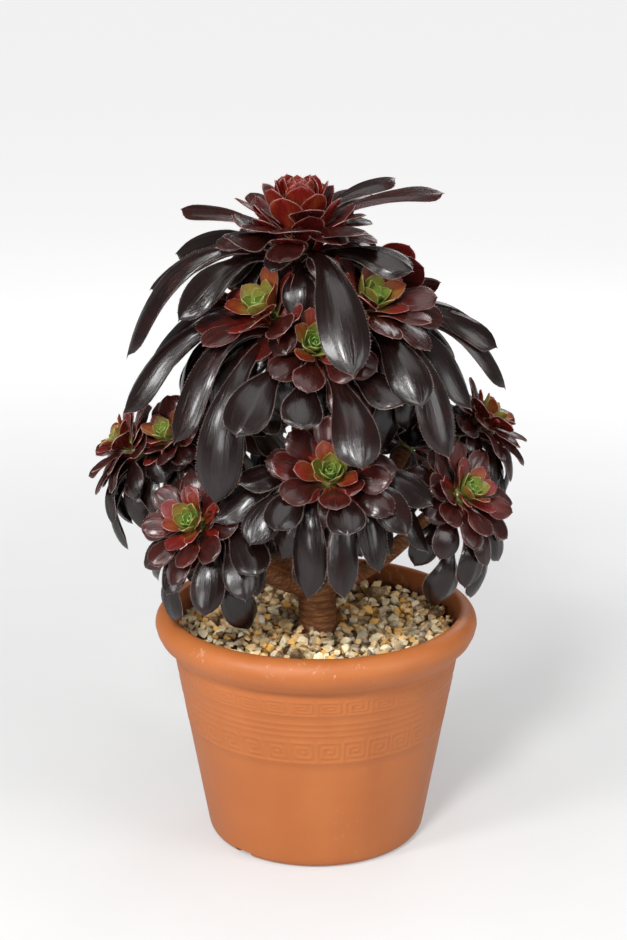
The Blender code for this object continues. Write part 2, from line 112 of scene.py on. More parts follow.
FOOT_RING_INNER_RADIUS = 53.0
FOOT_ROUNDING = (6.2, 7.5)
FOOT_ARC = (-10, -90, 8)
FOOT_DEPTH = 4.0
FLOOR_TOP = 7.0
FLOOR_COVE = (3.0, 4.0)
RECESS_SLOPE = 1.0
CENTRE_PAD_RADIUS = 20.0
NOTCH_COUNT = 3
NOTCH_BEARING = -42.0
NOTCH_REACH = 61.5
NOTCH_SIZE = (12.5, 22.0, 8.0)
DRAIN_RADIUS = 4.5
DRAIN_REACH = 38.0
DRAIN_CUTTER_LENGTH = 40.0
DRAIN_SIDES = 32
POT_EDGE_ANGLE = 42  # edges sharper than this stay crisp, in degrees

# The soil stain inside the rim: where it begins and ends, as radii and heights in millimetres.
STAIN_REACH = (89.6, 88.8)
STAIN_FOOT = (126.0, 127.0)
STAIN_TOP = (147.0, 134.0)

# Relief on the wall: one unit of the meander, top row first, and where its bands and ribs are.
MEANDER = (
    "#########.",
    "#.......#.",
    "#.#####.#.",
    "#.#...#.#.",
    "#.#.###.#.",
    "#.#.....#.",
    "#.#######.",
    "#.........",
    "##########",
)
MEANDER_UNITS = 33
MEANDER_BANDS = ((76.0, 91.5), (109.0, 119.0))
MEANDER_SLOPE = 0.28
RIB_HEIGHTS = (95.5, 99.5, 103.5)
RIB_HALF_HEIGHT = 1.3
RIB_RINGS = (-1, -0.6, -0.2, 0.2, 0.6, 1)  # where a rib has rings, in half heights from its middle

# Grit: millimetres, and shares of a stone's size where the name says so.
GRIT_LAYER = 6.4  # depth of loose stones
GRIT_CELL = 1.0
GRIT_CELL_MARGIN = 6
GRIT_PILE_LIMIT = 3.2
STEM_HOLE_RADIUS = 12.6
STEM_OFFSET = 1.0
STONE_SHAPES = 20
STONE_CORNERS = 15
STONE_CORNER_REACH = (0.40, 0.52)
STONE_FLATNESS = (0.5, 0.85)
STONE_LENGTH = (1.0, 1.3)
STONE_BREADTH = (0.75, 1.0)
STONE_DEPTH = 1.15
STONE_TILT = 0.5
SMALL_STONE_BIAS = 1.5  # a higher power makes more of the stones small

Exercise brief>
Repeat every line of the material exactly as given.

Output for this exercise>
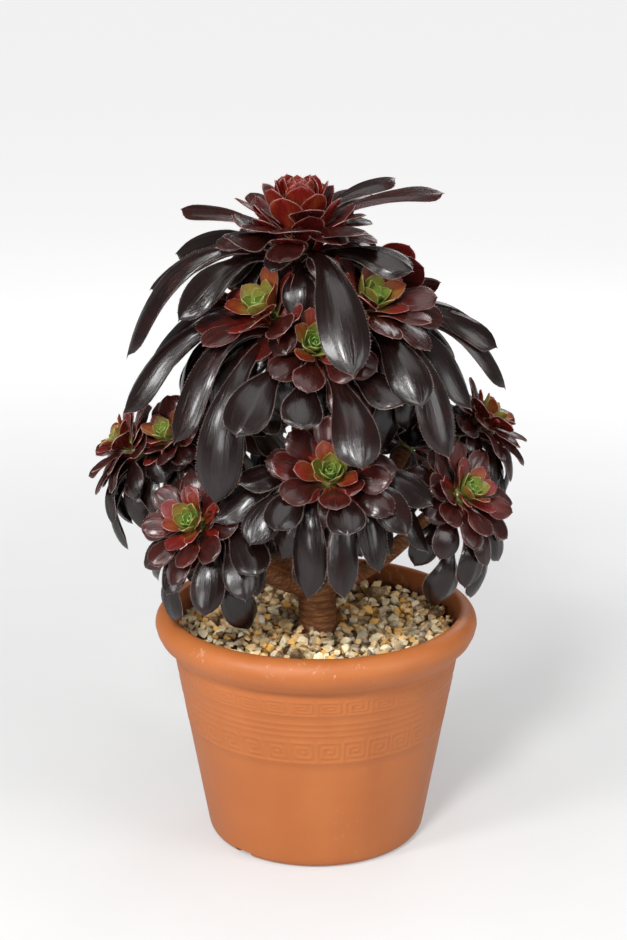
The Blender code for this object continues. Write part 2, from line 112 of scene.py on. More parts follow.
FOOT_RING_INNER_RADIUS = 53.0
FOOT_ROUNDING = (6.2, 7.5)
FOOT_ARC = (-10, -90, 8)
FOOT_DEPTH = 4.0
FLOOR_TOP = 7.0
FLOOR_COVE = (3.0, 4.0)
RECESS_SLOPE = 1.0
CENTRE_PAD_RADIUS = 20.0
NOTCH_COUNT = 3
NOTCH_BEARING = -42.0
NOTCH_REACH = 61.5
NOTCH_SIZE = (12.5, 22.0, 8.0)
DRAIN_RADIUS = 4.5
DRAIN_REACH = 38.0
DRAIN_CUTTER_LENGTH = 40.0
DRAIN_SIDES = 32
POT_EDGE_ANGLE = 42  # edges sharper than this stay crisp, in degrees

# The soil stain inside the rim: where it begins and ends, as radii and heights in millimetres.
STAIN_REACH = (89.6, 88.8)
STAIN_FOOT = (126.0, 127.0)
STAIN_TOP = (147.0, 134.0)

# Relief on the wall: one unit of the meander, top row first, and where its bands and ribs are.
MEANDER = (
    "#########.",
    "#.......#.",
    "#.#####.#.",
    "#.#...#.#.",
    "#.#.###.#.",
    "#.#.....#.",
    "#.#######.",
    "#.........",
    "##########",
)
MEANDER_UNITS = 33
MEANDER_BANDS = ((76.0, 91.5), (109.0, 119.0))
MEANDER_SLOPE = 0.28
RIB_HEIGHTS = (95.5, 99.5, 103.5)
RIB_HALF_HEIGHT = 1.3
RIB_RINGS = (-1, -0.6, -0.2, 0.2, 0.6, 1)  # where a rib has rings, in half heights from its middle

# Grit: millimetres, and shares of a stone's size where the name says so.
GRIT_LAYER = 6.4  # depth of loose stones
GRIT_CELL = 1.0
GRIT_CELL_MARGIN = 6
GRIT_PILE_LIMIT = 3.2
STEM_HOLE_RADIUS = 12.6
STEM_OFFSET = 1.0
STONE_SHAPES = 20
STONE_CORNERS = 15
STONE_CORNER_REACH = (0.40, 0.52)
STONE_FLATNESS = (0.5, 0.85)
STONE_LENGTH = (1.0, 1.3)
STONE_BREADTH = (0.75, 1.0)
STONE_DEPTH = 1.15
STONE_TILT = 0.5
SMALL_STONE_BIAS = 1.5  # a higher power makes more of the stones small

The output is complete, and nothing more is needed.